I think this is stretching too far… I mean it’s typical to purchase 20 inventory items on single purchase invoice so special Freight-in functionality which will spread the cost among 20 inventory items is useful.

How is it useful for fixed assets? You don’t typically buy 20 fixed assets at once and even if you do, it’s so rare that you can enter the cost for each line item manually.

I get your point. :grinning:

We have just purchased 16 fixed assets from a foreign supplier, and it would have been useful to have been able to use freight-in to allocate the freight, duty, and clearing charges automatically. But as @lubos pointed out (nearly six years ago! Do you still feel the same way?), it’s not a common procedure, and doing it manually for 16 items was fine.

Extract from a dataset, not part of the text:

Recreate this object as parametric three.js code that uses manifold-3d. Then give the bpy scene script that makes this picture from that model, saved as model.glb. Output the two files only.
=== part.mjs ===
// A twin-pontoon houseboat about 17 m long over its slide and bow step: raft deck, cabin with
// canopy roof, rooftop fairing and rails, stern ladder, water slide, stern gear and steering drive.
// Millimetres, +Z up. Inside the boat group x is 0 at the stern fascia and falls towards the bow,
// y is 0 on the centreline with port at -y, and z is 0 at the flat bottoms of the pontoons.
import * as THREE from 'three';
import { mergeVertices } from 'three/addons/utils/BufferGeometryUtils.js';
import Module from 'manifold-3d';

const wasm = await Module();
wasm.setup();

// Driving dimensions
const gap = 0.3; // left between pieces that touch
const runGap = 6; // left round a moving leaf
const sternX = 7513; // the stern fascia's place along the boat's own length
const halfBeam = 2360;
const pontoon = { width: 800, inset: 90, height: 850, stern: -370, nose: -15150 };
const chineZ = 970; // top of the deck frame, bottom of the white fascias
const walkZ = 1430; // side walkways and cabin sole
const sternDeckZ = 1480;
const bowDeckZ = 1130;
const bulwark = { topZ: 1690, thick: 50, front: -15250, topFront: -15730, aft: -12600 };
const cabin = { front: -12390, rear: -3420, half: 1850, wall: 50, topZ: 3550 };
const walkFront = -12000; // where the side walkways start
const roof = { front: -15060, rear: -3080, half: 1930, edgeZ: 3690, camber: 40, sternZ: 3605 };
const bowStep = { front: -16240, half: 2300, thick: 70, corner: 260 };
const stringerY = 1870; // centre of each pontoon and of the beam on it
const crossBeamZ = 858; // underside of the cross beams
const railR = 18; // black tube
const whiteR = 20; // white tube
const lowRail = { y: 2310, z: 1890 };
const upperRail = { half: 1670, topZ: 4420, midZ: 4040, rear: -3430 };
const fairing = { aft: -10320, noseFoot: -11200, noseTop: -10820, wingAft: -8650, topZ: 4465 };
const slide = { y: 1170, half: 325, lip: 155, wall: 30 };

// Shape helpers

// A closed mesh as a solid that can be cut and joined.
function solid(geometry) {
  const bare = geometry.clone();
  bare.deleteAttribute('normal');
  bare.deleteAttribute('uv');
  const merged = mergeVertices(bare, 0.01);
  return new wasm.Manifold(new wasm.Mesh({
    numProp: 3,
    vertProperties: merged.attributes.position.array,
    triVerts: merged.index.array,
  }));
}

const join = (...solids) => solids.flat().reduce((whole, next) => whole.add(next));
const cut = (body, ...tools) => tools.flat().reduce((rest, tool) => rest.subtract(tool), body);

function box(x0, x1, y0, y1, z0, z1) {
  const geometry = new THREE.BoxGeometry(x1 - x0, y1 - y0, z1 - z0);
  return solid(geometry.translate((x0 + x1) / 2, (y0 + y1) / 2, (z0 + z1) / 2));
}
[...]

However, I would like to present another use case for extending freight-in functionality to fixed assets and goods being assigned to expense accounts:

We frequently order 50 to 200 items at a time. Most of these will be stock going into our inventory, but there will usually be a few that are consumables for our business, and sometimes a couple that are fixed assets. They are all mixed together on the same invoice – the supplier is not interested in what they’re being used for. Until now I had assumed that the freight-in charges would be distributed across these too, but I now realise they are not. (I confirmed with a test business.) I guess it should have been obvious when selecting Freight-in populates the Account column with “Inventory on hand” in the purchase invoice edit screen, but I didn’t give it much thought.

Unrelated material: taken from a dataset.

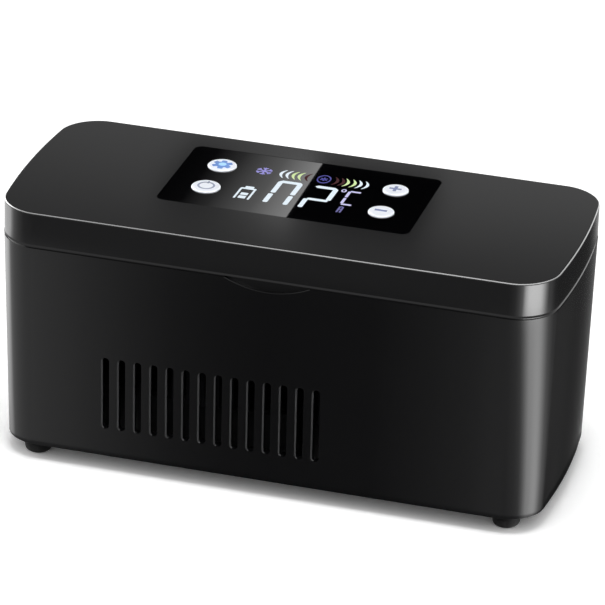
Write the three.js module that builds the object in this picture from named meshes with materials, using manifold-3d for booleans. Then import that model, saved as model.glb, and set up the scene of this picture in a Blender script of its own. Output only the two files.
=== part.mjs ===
// A portable insulin cooling case: a black box with a hinged lid, a display panel with four push
// buttons, an insulated aluminium tray, and a thermoelectric cooler, fan, battery and board below it.
// Millimetres, +Z up, the front towards -Y, the origin on the ground under the middle.
import * as THREE from "three";
import { mergeVertices } from "three/addons/utils/BufferGeometryUtils.js";
import Module from "manifold-3d";

const wasm = await Module();
wasm.setup();

// The case as a whole
const caseLength = 212;
const caseWidth = 90;
const caseHeight = 95;
const lidHeight = 12.65;
const seamGap = 0.35;
const cornerRadius = 14;
const endBow = 3.2;
const wall = 2.4;
const lidOverhang = 0.1;
const draftInset = 1.56;
const bottomChamfer = 0.5;
const lidChamfer = 0.5;

// Gaps between neighbours, and how far a cut runs past what it cuts
const clearance = 0.3;
const seat = 0.2;
const runningGap = 0.06;
const overrun = 2;

// Feet and the screws that hold them and the bottom cover
const footHeight = 6;
const footRadius = 5.5;
const footTaper = 0.35;
const footChamfer = 0.9;
const footEndInset = 16;
const footSideInset = 10.2;
const footBoreDepth = 3;
const footBoreRadius = 3.1;
const coverThickness = 2.5;
const screwRadius = 1.25;
const screwHeadRadius = 2.6;
const screwHeadHeight = 1.6;
const screwCrownShare = 0.8;
const crossWidth = 0.8;
const crossDepth = 0.9;
const bottomScrewReach = 20;
const bossRadius = 4.2;
const bossWebWidth = 3;

// Front and rear vents, finger scoop and the power inlet
const ventCount = 14;
const ventWidth = 3.2;
const ventHeight = 29.3;
const ventPitch = 6.185;
const ventRise = 11.4;
const scoopHalfWidth = 17.75;
const scoopDrop = 4.8;
const scoopDepth = 1.4;
const inletEndInset = 36;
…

So, is this a good enough motivation to have this moved into the Ideas category? Or is someone able to present a counter argument and offer alternative suggestions for our situation above?

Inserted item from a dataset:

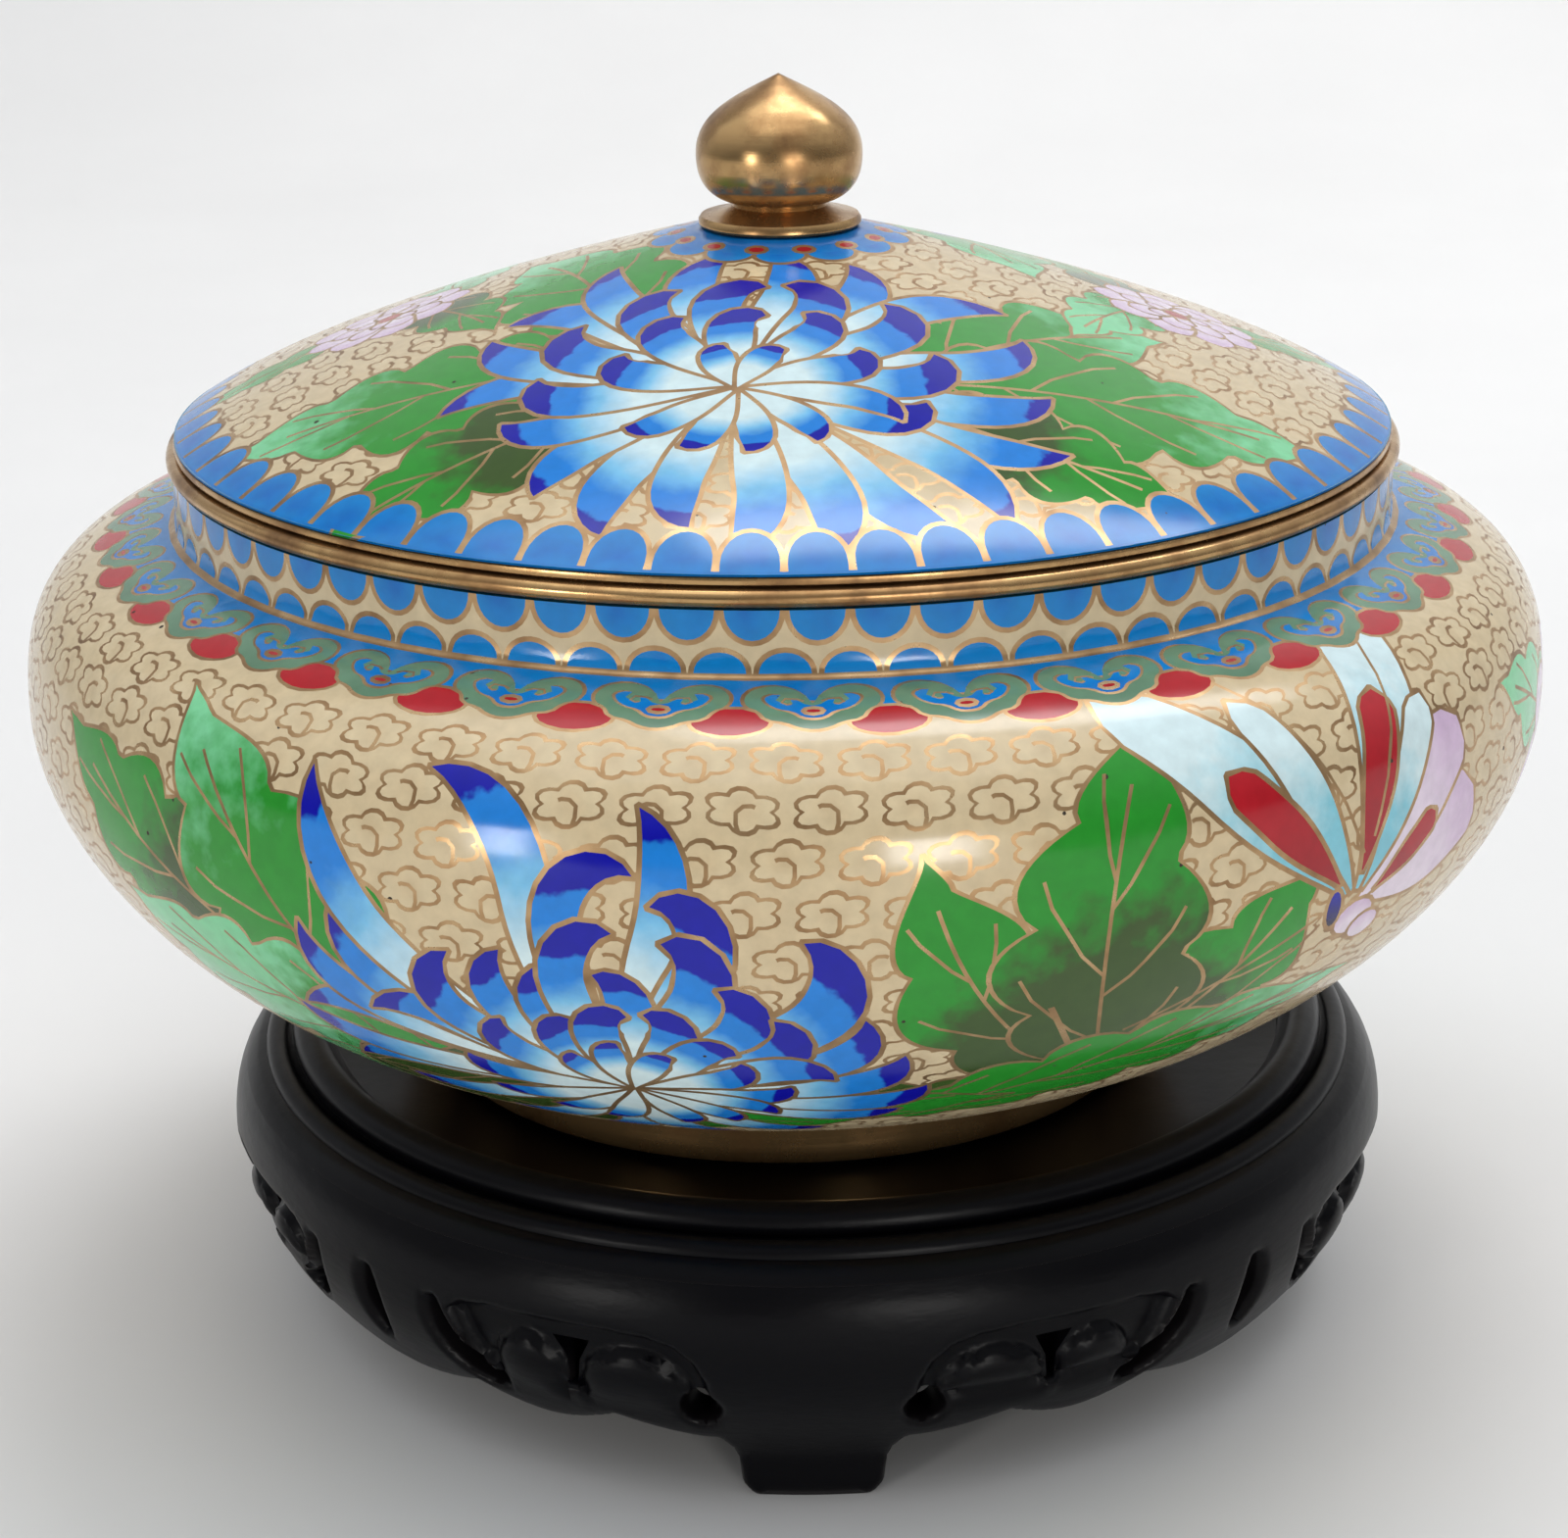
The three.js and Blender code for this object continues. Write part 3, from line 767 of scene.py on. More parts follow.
# One cloud of the ground: a loop of wire with six lobes, its end curled in from below
def cloud(size, flip):
    turns = CLOUD_TURN + np.linspace(0, 2 * math.pi, CLOUD_POINTS, endpoint=False)
    bulge = 0.8 + 0.29 * np.abs(np.sin(3 * (turns - CLOUD_TURN)))

    def outline(grow):
        x = (4.6 * size * bulge + grow) * np.cos(turns)
        y = (2.8 * size * bulge + grow) * np.sin(turns)
        return np.stack([flip * (x + 0.25 * y), y], 1)

    shapes = [(outline(CLOUD_WIRE_HALF), "wire", (0, 0), (0, 0))]
    shapes.append((outline(-CLOUD_WIRE_HALF), "cream", (0, 0), (0, 4)))
    return shapes + stroke([(flip * x * size, y * size) for x, y in CLOUD_CURL], THIN_WIRE_HALF)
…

I can think of several counterarguments right away:

  • The Freight-in feature distributes freight-in solely on the basis of purchase costs of inventory items. When lumped together for shipping, it can be very difficult to sort out individual shipping/customs costs on an item-by-item basis. But fixed assets are very frequently larger, more expensive items for which shipping and customs charges are individually identifiable. While it might not be inappropriate in your case, in many cases it would not be justifiable to allocate costs solely on the basis of purchase cost of the asset. Incorporating the feature might work for you, but it could put other users in jeopardy of violating local regulations.
  • Allocating freight-in costs to inventory items might produce temporary distortions of average unit costs. But a reasonable presumption is that, as long as those distortions are restricted to the Inventory on hand account, they will average out over a relatively short time frame as inventory is turned over. That would not be the case, however, for fixed assets, where those distortions might persist forever. It could be hard enough to convince an auditor that freight-in distribution according to cost of inventory items was acceptable. Convincing one that it was a reasonable approach for fixed assets mixed in with other types of purchases would be more difficult.
  • Modifying the freight-in procedure to incorporate line items that are not inventory items on a purchase invoice means it would incorporate the same process for all users and all line items. What would you do if the supplier includes services on the same invoice? What would you do if the supplier’s invoice specifies shipping costs separately for a large piece of machinery, but aggregates costs for dozens of small pieces destined for inventory? The only alternative would be a laborious, line by line designation of which line items are covered by the Freight-in item. That gets to be more complexity than many would want.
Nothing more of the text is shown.